Needless to say, I also oppose root and branch the Israeli non-ideological policies as they are so lucidly and correctly explained by Gazit. At the same time, I recognize that the dangers of the policies of Ben-Gurion of Sharon, motivated by 'Jewish ideology', are much worse than merely imperial policies, however criminal. The results of policies of other ideologically motivated regimes point in the same direction. The existence of an important component of Israeli policy, which is based on 'Jewish ideology', makes its analysis politically imperative. This ideology is, in turn based on the attitudes of historic Judaism to non-Jews, one of the main themes of this book. Those attitudes necessarily influence many Jews, consciously or unconsciously. Our task here is to discuss historic Judaism in real terms.

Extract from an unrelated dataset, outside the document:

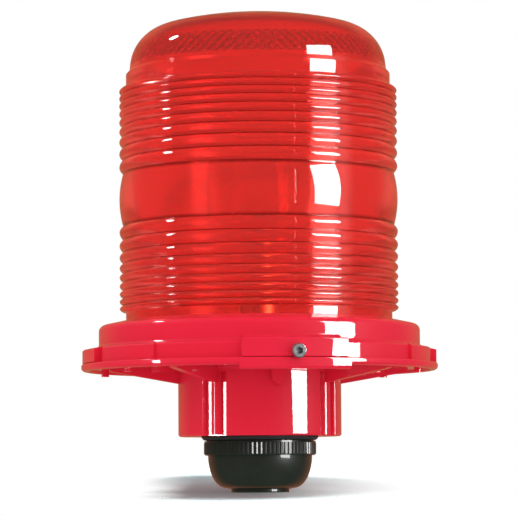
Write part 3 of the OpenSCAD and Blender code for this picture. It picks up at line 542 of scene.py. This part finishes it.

The influence on 'Jewish ideology' on many Jews will be stronger the more it is hidden from public discussion. Such discussion will, it is hoped, lead people take the same attitude towards Jewish chauvinism and the contempt displayed by so many Jews towards non-Jews (which will be documented below) as that commonly taken towards antisemitism and all other forms of xenophobia, chauvinism and racism. It is justly assumed that only the full exposition, not only of antisemitism, but also of its historical roots, can be the basis of struggle against it. Likewise I am assuming that only the full exposition of Jewish chauvinism and religious fanaticism can be the basis of struggle against those phenomena. This is especially true today when, contrary to the situation prevailing fifty or sixty years ago, the political influence of Jewish chauvinism and religious fanaticism is much greater than that of antisemitism. But there is also another important consideration. I strongly believe that antisemitism and Jewish chauvinism can only be fought simultaneously.